Records:
>> BEGIN

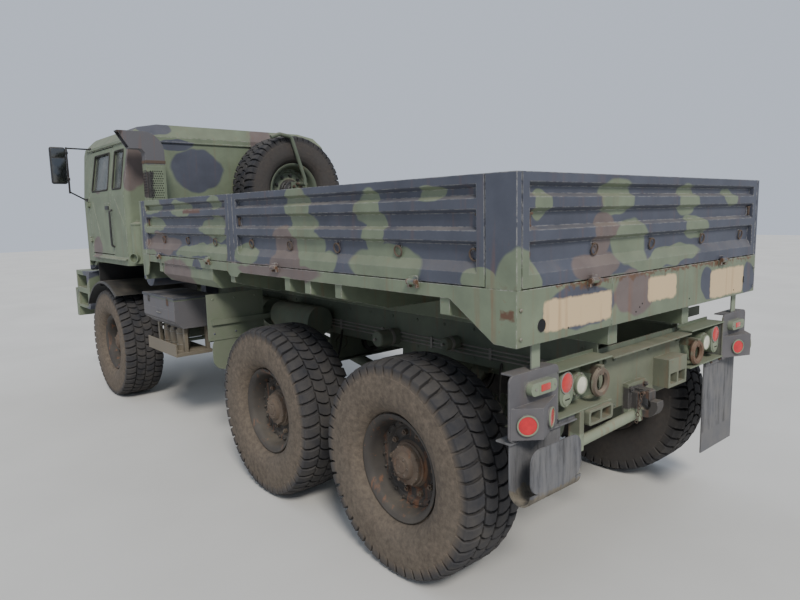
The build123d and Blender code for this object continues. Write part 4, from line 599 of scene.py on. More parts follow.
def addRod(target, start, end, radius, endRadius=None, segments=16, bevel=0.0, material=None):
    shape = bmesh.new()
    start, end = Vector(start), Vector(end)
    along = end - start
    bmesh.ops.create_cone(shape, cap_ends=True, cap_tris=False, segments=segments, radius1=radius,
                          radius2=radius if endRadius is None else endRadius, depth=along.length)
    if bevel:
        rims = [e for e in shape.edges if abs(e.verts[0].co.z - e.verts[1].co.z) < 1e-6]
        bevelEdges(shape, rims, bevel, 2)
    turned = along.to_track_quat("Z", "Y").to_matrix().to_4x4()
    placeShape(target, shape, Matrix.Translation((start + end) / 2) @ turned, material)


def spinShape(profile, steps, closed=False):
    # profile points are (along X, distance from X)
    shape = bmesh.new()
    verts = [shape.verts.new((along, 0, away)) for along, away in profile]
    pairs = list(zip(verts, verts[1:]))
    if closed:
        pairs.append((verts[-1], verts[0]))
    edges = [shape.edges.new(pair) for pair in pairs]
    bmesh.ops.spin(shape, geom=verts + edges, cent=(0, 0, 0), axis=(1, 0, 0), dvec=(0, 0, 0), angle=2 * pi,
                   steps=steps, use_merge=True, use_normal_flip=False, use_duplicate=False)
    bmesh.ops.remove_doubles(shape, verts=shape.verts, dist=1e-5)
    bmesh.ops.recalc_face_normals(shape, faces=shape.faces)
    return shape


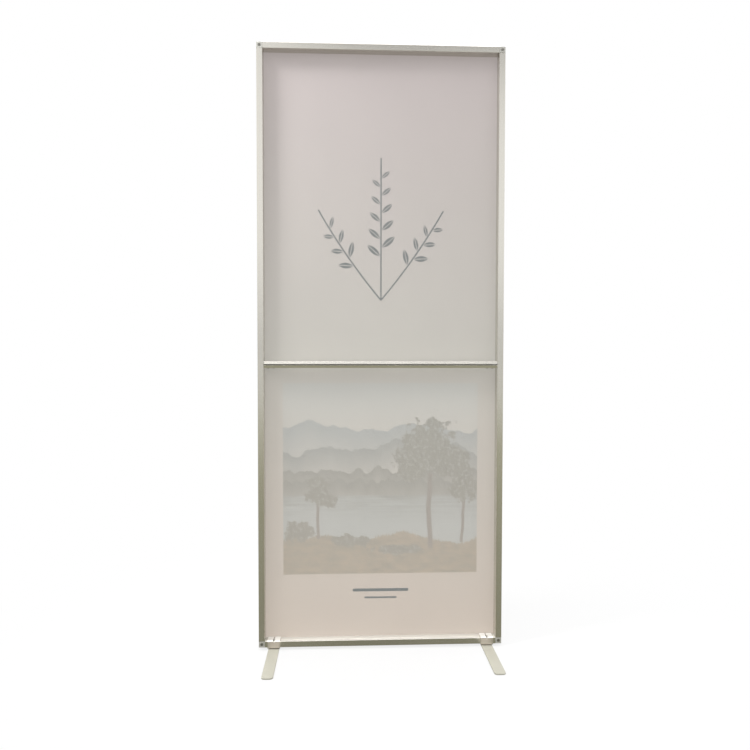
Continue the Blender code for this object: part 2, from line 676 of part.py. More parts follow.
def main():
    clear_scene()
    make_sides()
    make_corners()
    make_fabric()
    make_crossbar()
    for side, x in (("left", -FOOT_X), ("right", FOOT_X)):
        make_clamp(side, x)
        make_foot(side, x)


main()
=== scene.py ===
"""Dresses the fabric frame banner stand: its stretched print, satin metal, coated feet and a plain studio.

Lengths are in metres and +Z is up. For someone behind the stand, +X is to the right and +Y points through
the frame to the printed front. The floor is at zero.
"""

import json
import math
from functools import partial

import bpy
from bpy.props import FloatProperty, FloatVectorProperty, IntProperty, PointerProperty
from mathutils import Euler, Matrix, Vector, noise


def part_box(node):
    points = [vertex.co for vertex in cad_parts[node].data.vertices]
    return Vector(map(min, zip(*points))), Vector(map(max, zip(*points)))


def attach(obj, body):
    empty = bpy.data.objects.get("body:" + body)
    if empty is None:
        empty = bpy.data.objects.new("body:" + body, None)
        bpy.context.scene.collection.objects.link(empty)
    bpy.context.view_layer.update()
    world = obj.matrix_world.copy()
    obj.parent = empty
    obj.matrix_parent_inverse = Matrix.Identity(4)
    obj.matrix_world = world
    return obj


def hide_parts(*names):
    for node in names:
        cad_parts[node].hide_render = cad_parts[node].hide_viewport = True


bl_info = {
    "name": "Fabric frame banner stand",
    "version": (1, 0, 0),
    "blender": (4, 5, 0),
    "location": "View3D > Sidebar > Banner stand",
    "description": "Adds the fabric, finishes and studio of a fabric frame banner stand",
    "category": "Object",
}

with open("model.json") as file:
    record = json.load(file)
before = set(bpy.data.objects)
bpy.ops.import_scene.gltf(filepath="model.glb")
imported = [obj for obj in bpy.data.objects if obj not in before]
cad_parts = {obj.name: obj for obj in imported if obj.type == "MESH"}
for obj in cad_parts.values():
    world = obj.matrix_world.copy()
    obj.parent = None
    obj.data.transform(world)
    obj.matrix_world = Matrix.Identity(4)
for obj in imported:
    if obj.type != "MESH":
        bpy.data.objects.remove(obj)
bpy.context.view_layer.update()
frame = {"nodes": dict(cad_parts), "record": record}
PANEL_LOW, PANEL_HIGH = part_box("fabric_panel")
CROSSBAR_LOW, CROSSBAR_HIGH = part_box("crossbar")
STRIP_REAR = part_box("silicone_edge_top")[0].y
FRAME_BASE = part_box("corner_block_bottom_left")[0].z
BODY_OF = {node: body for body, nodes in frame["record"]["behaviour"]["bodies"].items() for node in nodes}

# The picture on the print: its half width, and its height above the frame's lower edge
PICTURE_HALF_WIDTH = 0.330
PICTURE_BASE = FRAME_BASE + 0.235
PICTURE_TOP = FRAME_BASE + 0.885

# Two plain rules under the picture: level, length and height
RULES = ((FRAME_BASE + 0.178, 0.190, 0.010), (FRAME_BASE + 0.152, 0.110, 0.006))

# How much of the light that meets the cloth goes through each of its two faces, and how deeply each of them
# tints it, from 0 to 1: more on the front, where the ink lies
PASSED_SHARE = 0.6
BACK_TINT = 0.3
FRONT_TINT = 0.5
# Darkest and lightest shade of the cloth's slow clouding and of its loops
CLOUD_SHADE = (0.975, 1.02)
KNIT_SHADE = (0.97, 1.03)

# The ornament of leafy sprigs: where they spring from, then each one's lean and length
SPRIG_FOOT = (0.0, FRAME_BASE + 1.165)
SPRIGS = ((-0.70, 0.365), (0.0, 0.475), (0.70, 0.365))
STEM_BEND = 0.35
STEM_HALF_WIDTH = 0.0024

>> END

Job: Reproduce exactly the lines from the one containing "Continue the Blender" through the one containing "a plain studio.", inclusive, and nothing else.

Final result:
Continue the Blender code for this object: part 2, from line 676 of part.py. More parts follow.
def main():
    clear_scene()
    make_sides()
    make_corners()
    make_fabric()
    make_crossbar()
    for side, x in (("left", -FOOT_X), ("right", FOOT_X)):
        make_clamp(side, x)
        make_foot(side, x)


main()
=== scene.py ===
"""Dresses the fabric frame banner stand: its stretched print, satin metal, coated feet and a plain studio.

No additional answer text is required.